- SET TASK:
Hand back each line, unchanged, from the top down to the line where "EVEN_STEPS = (0.7548776662466927, 0.5698402909980532)" sits.
-- -- --
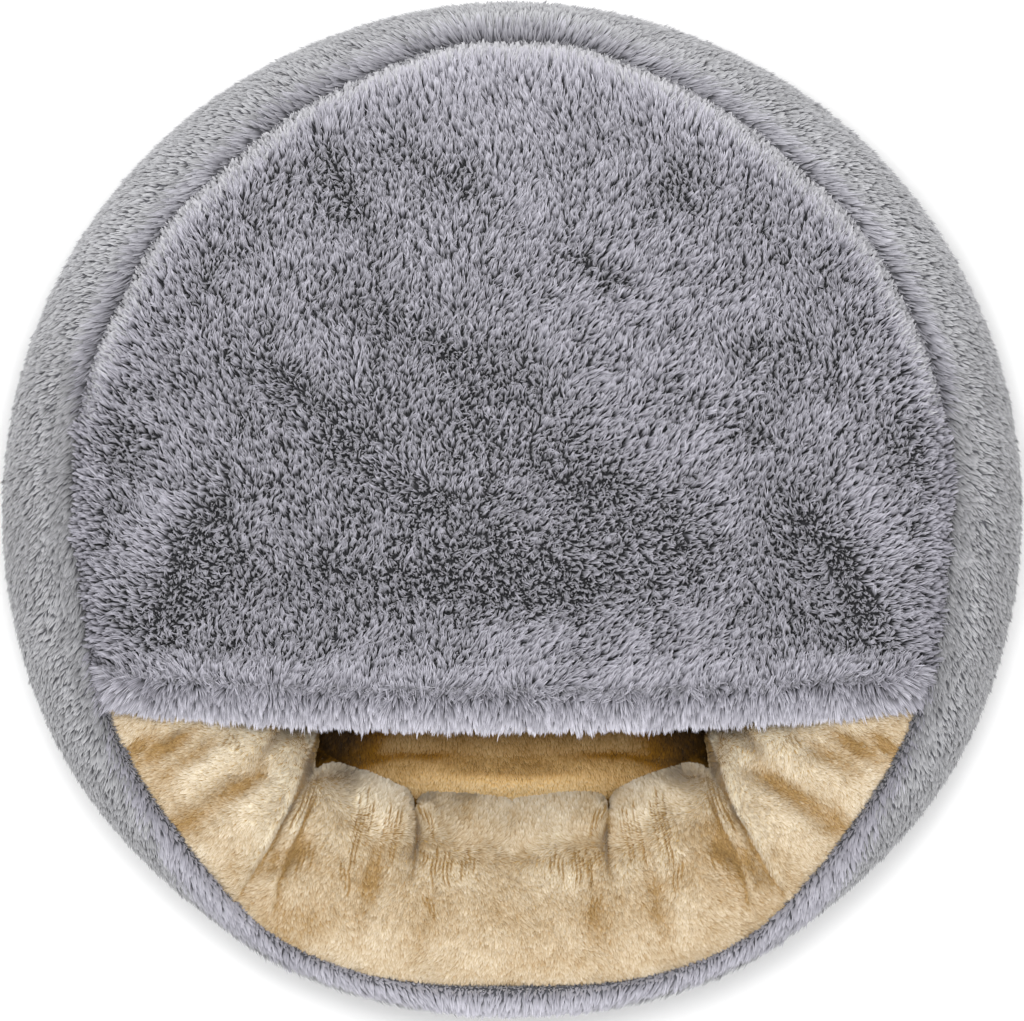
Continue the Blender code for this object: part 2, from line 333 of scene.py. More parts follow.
def split_line(degrees, offset, steps):
    """Rings down the line that parts the two halves of the ring, from the seam to the foot."""
    top = table_at(SEAM, degrees) + offset, seam_height(degrees) - 3 * MM
    foot = FOOT_SPLIT_RADIUS + offset, RING_FOOT
    shares = [i / steps for i in range(steps + 1)]
    return [tuple(a + (b - a) * share for a, b in zip(top, foot)) for share in shares]


def swept(name, degrees, rings):
    """A torus, reshaped so that its rings have these radii and heights in each direction."""
    piece = primitive(
        name,
        bpy.ops.mesh.primitive_torus_add,
        major_segments=len(degrees),
        minor_segments=len(rings),
        major_radius=CROWN_RADIUS,
        minor_radius=BULGE_HEIGHT / 2,
    )
    flat = [place(radius + 0 * degrees, degrees, height + 0 * degrees) for radius, height in rings]
    set_points(piece, np.stack(flat, axis=1).reshape(-1, 3))
    turned_out(piece)
    return piece


# Strands

# Steps of an even sequence of places in a square: 1 and 2 divisions by the plastic number.
EVEN_STEPS = (0.7548776662466927, 0.5698402909980532)


def scattered(piece, density, rng):
    """Even random points on a piece, with its smooth normals. density takes points and normals
    and gives the number to a square metre."""
    mesh = piece.data
    mesh.calc_loop_triangles()
    corners = np.zeros(len(mesh.loop_triangles) * 3, np.int32)
    mesh.loop_triangles.foreach_get("vertices", corners)
    corners = corners.reshape(-1, 3)
    points, normals = points_of(piece), points_of(piece, "normal")
    a, b, c = (points[corners[:, i]] for i in range(3))
    faces = np.cross(b - a, c - a)
    area = np.linalg.norm(faces, axis=1) / 2
    middle, facing = (a + b + c) / 3, faces / (2 * area[:, None] + 1e-12)
    weight = np.cumsum(area * density(middle, facing))
    count = int(weight[-1])
    face = np.searchsorted(weight, np.arange(count) + rng.random(count))
    face = np.minimum(face, len(corners) - 1)
    step = np.arange(count)
    s, t = (step * EVEN_STEPS[0]) % 1, (step * EVEN_STEPS[1]) % 1
    s, t = np.where(s + t > 1, 1 - s, s), np.where(s + t > 1, 1 - t, t)
    share = np.stack([1 - s - t, s, t], axis=1)[:, :, None]
    at = (points[corners[face]] * share).sum(1)
    up = (normals[corners[face]] * share).sum(1)
    return at, up / np.linalg.norm(up, axis=1)[:, None]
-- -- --
- ANSWER FOR THE TASK:
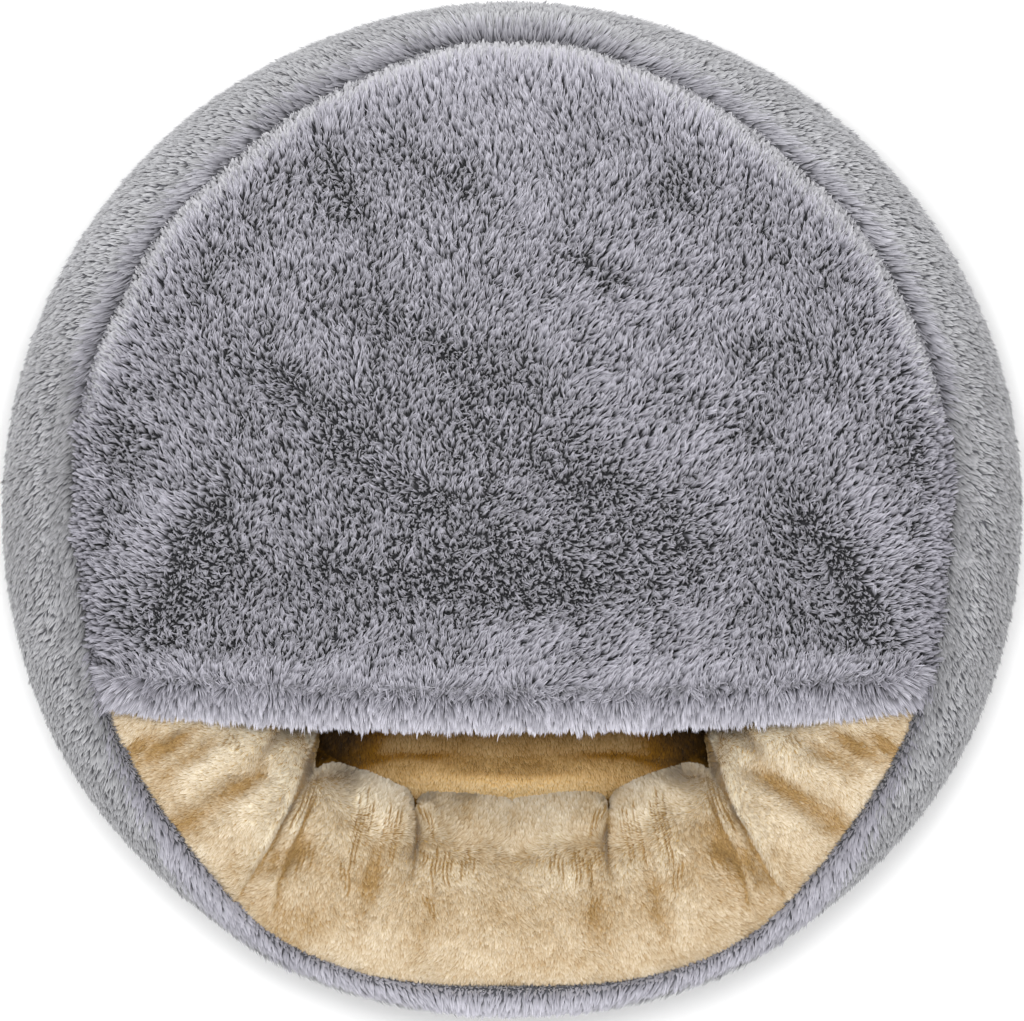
Continue the Blender code for this object: part 2, from line 333 of scene.py. More parts follow.
def split_line(degrees, offset, steps):
    """Rings down the line that parts the two halves of the ring, from the seam to the foot."""
    top = table_at(SEAM, degrees) + offset, seam_height(degrees) - 3 * MM
    foot = FOOT_SPLIT_RADIUS + offset, RING_FOOT
    shares = [i / steps for i in range(steps + 1)]
    return [tuple(a + (b - a) * share for a, b in zip(top, foot)) for share in shares]


def swept(name, degrees, rings):
    """A torus, reshaped so that its rings have these radii and heights in each direction."""
    piece = primitive(
        name,
        bpy.ops.mesh.primitive_torus_add,
        major_segments=len(degrees),
        minor_segments=len(rings),
        major_radius=CROWN_RADIUS,
        minor_radius=BULGE_HEIGHT / 2,
    )
    flat = [place(radius + 0 * degrees, degrees, height + 0 * degrees) for radius, height in rings]
    set_points(piece, np.stack(flat, axis=1).reshape(-1, 3))
    turned_out(piece)
    return piece


# Strands

# Steps of an even sequence of places in a square: 1 and 2 divisions by the plastic number.
EVEN_STEPS = (0.7548776662466927, 0.5698402909980532)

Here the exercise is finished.